§ WHAT YOU WILL DO:
Repeat the full listing, word for word.

··· COLLECTED DATA ···

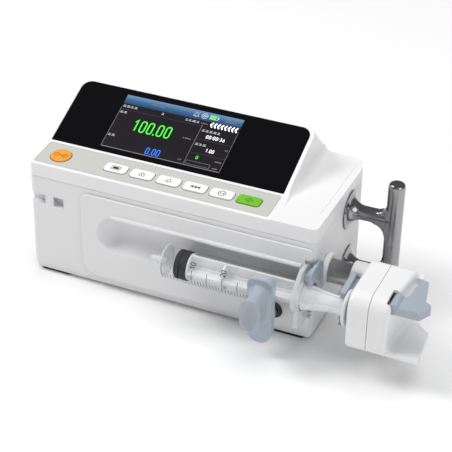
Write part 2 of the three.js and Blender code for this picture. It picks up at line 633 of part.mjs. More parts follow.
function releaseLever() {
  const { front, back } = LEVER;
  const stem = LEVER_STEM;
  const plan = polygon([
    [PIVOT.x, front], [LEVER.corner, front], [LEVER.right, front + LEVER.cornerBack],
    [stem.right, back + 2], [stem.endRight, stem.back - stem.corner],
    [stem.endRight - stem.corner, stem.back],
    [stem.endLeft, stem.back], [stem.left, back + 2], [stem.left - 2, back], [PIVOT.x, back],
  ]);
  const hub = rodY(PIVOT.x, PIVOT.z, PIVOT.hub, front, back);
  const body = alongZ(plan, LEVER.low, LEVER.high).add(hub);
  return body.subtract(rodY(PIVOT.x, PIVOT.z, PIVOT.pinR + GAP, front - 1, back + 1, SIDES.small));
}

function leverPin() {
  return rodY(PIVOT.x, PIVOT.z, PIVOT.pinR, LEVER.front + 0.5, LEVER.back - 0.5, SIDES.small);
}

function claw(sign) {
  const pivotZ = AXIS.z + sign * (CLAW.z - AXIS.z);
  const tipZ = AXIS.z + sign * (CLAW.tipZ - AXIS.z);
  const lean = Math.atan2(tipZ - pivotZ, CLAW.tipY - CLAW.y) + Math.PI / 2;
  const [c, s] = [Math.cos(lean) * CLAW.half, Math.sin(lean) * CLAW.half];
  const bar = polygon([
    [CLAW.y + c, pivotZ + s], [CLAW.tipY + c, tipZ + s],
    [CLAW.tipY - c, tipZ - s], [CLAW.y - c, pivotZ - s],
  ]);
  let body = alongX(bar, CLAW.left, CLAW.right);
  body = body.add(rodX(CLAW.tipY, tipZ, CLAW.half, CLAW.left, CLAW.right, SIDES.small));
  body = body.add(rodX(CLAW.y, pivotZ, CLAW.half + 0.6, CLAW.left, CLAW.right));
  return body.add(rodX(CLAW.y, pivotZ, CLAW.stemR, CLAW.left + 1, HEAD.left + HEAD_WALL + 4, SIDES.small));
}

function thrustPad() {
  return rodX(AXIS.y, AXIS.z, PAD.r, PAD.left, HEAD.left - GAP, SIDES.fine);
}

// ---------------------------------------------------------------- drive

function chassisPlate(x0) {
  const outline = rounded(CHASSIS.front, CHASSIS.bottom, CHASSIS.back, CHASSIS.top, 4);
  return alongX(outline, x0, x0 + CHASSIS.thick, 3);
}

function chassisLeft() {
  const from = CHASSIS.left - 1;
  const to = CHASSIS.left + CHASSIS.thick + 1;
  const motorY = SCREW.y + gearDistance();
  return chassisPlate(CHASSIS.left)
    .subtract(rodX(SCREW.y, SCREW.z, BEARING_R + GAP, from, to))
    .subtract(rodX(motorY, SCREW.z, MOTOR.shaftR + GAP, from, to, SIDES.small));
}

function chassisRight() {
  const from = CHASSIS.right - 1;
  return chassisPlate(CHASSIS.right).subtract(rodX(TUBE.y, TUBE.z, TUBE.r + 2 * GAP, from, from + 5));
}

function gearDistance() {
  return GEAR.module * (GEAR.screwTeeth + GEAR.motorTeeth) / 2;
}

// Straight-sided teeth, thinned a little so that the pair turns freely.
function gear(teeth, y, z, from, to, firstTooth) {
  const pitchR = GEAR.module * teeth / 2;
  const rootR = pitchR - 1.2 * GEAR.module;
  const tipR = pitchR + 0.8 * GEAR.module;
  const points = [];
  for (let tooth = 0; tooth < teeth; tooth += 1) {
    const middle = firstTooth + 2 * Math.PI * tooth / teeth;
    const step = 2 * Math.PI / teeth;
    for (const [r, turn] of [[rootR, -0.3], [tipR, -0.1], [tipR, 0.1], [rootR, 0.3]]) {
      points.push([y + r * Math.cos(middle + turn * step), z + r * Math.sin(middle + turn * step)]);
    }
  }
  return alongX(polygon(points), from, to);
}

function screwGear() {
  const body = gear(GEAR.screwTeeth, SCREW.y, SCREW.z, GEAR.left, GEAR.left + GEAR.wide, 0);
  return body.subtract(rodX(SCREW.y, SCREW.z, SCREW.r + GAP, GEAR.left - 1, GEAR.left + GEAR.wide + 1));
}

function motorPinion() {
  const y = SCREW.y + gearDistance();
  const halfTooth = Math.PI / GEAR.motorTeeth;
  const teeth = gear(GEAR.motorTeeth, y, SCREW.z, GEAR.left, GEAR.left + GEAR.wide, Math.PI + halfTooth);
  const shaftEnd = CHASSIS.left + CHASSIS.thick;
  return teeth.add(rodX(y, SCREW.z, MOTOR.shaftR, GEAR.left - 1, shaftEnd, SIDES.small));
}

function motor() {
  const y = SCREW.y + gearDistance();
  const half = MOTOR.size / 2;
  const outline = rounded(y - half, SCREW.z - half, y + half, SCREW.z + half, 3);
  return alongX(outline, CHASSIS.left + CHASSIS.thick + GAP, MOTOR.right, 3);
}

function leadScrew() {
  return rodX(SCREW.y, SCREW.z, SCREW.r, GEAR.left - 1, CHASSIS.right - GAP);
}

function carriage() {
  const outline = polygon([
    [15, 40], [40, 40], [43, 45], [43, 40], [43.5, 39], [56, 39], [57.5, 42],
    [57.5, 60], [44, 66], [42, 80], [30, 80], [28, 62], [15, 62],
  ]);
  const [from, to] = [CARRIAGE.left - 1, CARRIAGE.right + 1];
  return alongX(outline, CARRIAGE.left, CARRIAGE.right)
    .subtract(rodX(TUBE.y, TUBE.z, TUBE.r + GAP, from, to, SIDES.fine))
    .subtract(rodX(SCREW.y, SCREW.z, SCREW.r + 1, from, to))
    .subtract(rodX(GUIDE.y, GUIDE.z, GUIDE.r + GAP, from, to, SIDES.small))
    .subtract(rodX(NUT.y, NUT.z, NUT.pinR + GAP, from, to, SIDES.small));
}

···

§ SOLUTION:
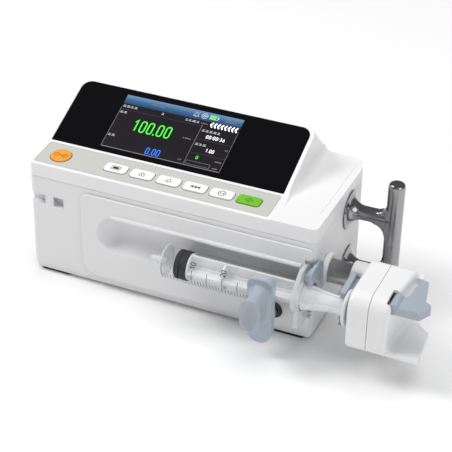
Write part 2 of the three.js and Blender code for this picture. It picks up at line 633 of part.mjs. More parts follow.
function releaseLever() {
  const { front, back } = LEVER;
  const stem = LEVER_STEM;
  const plan = polygon([
    [PIVOT.x, front], [LEVER.corner, front], [LEVER.right, front + LEVER.cornerBack],
    [stem.right, back + 2], [stem.endRight, stem.back - stem.corner],
    [stem.endRight - stem.corner, stem.back],
    [stem.endLeft, stem.back], [stem.left, back + 2], [stem.left - 2, back], [PIVOT.x, back],
  ]);
  const hub = rodY(PIVOT.x, PIVOT.z, PIVOT.hub, front, back);
  const body = alongZ(plan, LEVER.low, LEVER.high).add(hub);
  return body.subtract(rodY(PIVOT.x, PIVOT.z, PIVOT.pinR + GAP, front - 1, back + 1, SIDES.small));
}

function leverPin() {
  return rodY(PIVOT.x, PIVOT.z, PIVOT.pinR, LEVER.front + 0.5, LEVER.back - 0.5, SIDES.small);
}

function claw(sign) {
  const pivotZ = AXIS.z + sign * (CLAW.z - AXIS.z);
  const tipZ = AXIS.z + sign * (CLAW.tipZ - AXIS.z);
  const lean = Math.atan2(tipZ - pivotZ, CLAW.tipY - CLAW.y) + Math.PI / 2;
  const [c, s] = [Math.cos(lean) * CLAW.half, Math.sin(lean) * CLAW.half];
  const bar = polygon([
    [CLAW.y + c, pivotZ + s], [CLAW.tipY + c, tipZ + s],
    [CLAW.tipY - c, tipZ - s], [CLAW.y - c, pivotZ - s],
  ]);
  let body = alongX(bar, CLAW.left, CLAW.right);
  body = body.add(rodX(CLAW.tipY, tipZ, CLAW.half, CLAW.left, CLAW.right, SIDES.small));
  body = body.add(rodX(CLAW.y, pivotZ, CLAW.half + 0.6, CLAW.left, CLAW.right));
  return body.add(rodX(CLAW.y, pivotZ, CLAW.stemR, CLAW.left + 1, HEAD.left + HEAD_WALL + 4, SIDES.small));
}

function thrustPad() {
  return rodX(AXIS.y, AXIS.z, PAD.r, PAD.left, HEAD.left - GAP, SIDES.fine);
}

// ---------------------------------------------------------------- drive

function chassisPlate(x0) {
  const outline = rounded(CHASSIS.front, CHASSIS.bottom, CHASSIS.back, CHASSIS.top, 4);
  return alongX(outline, x0, x0 + CHASSIS.thick, 3);
}

function chassisLeft() {
  const from = CHASSIS.left - 1;
  const to = CHASSIS.left + CHASSIS.thick + 1;
  const motorY = SCREW.y + gearDistance();
  return chassisPlate(CHASSIS.left)
    .subtract(rodX(SCREW.y, SCREW.z, BEARING_R + GAP, from, to))
    .subtract(rodX(motorY, SCREW.z, MOTOR.shaftR + GAP, from, to, SIDES.small));
}

function chassisRight() {
  const from = CHASSIS.right - 1;
  return chassisPlate(CHASSIS.right).subtract(rodX(TUBE.y, TUBE.z, TUBE.r + 2 * GAP, from, from + 5));
}

function gearDistance() {
  return GEAR.module * (GEAR.screwTeeth + GEAR.motorTeeth) / 2;
}

// Straight-sided teeth, thinned a little so that the pair turns freely.
function gear(teeth, y, z, from, to, firstTooth) {
  const pitchR = GEAR.module * teeth / 2;
  const rootR = pitchR - 1.2 * GEAR.module;
  const tipR = pitchR + 0.8 * GEAR.module;
  const points = [];
  for (let tooth = 0; tooth < teeth; tooth += 1) {
    const middle = firstTooth + 2 * Math.PI * tooth / teeth;
    const step = 2 * Math.PI / teeth;
    for (const [r, turn] of [[rootR, -0.3], [tipR, -0.1], [tipR, 0.1], [rootR, 0.3]]) {
      points.push([y + r * Math.cos(middle + turn * step), z + r * Math.sin(middle + turn * step)]);
    }
  }
  return alongX(polygon(points), from, to);
}

function screwGear() {
  const body = gear(GEAR.screwTeeth, SCREW.y, SCREW.z, GEAR.left, GEAR.left + GEAR.wide, 0);
  return body.subtract(rodX(SCREW.y, SCREW.z, SCREW.r + GAP, GEAR.left - 1, GEAR.left + GEAR.wide + 1));
}

function motorPinion() {
  const y = SCREW.y + gearDistance();
  const halfTooth = Math.PI / GEAR.motorTeeth;
  const teeth = gear(GEAR.motorTeeth, y, SCREW.z, GEAR.left, GEAR.left + GEAR.wide, Math.PI + halfTooth);
  const shaftEnd = CHASSIS.left + CHASSIS.thick;
  return teeth.add(rodX(y, SCREW.z, MOTOR.shaftR, GEAR.left - 1, shaftEnd, SIDES.small));
}

function motor() {
  const y = SCREW.y + gearDistance();
  const half = MOTOR.size / 2;
  const outline = rounded(y - half, SCREW.z - half, y + half, SCREW.z + half, 3);
  return alongX(outline, CHASSIS.left + CHASSIS.thick + GAP, MOTOR.right, 3);
}

function leadScrew() {
  return rodX(SCREW.y, SCREW.z, SCREW.r, GEAR.left - 1, CHASSIS.right - GAP);
}

function carriage() {
  const outline = polygon([
    [15, 40], [40, 40], [43, 45], [43, 40], [43.5, 39], [56, 39], [57.5, 42],
    [57.5, 60], [44, 66], [42, 80], [30, 80], [28, 62], [15, 62],
  ]);
  const [from, to] = [CARRIAGE.left - 1, CARRIAGE.right + 1];
  return alongX(outline, CARRIAGE.left, CARRIAGE.right)
    .subtract(rodX(TUBE.y, TUBE.z, TUBE.r + GAP, from, to, SIDES.fine))
    .subtract(rodX(SCREW.y, SCREW.z, SCREW.r + 1, from, to))
    .subtract(rodX(GUIDE.y, GUIDE.z, GUIDE.r + GAP, from, to, SIDES.small))
    .subtract(rodX(NUT.y, NUT.z, NUT.pinR + GAP, from, to, SIDES.small));
}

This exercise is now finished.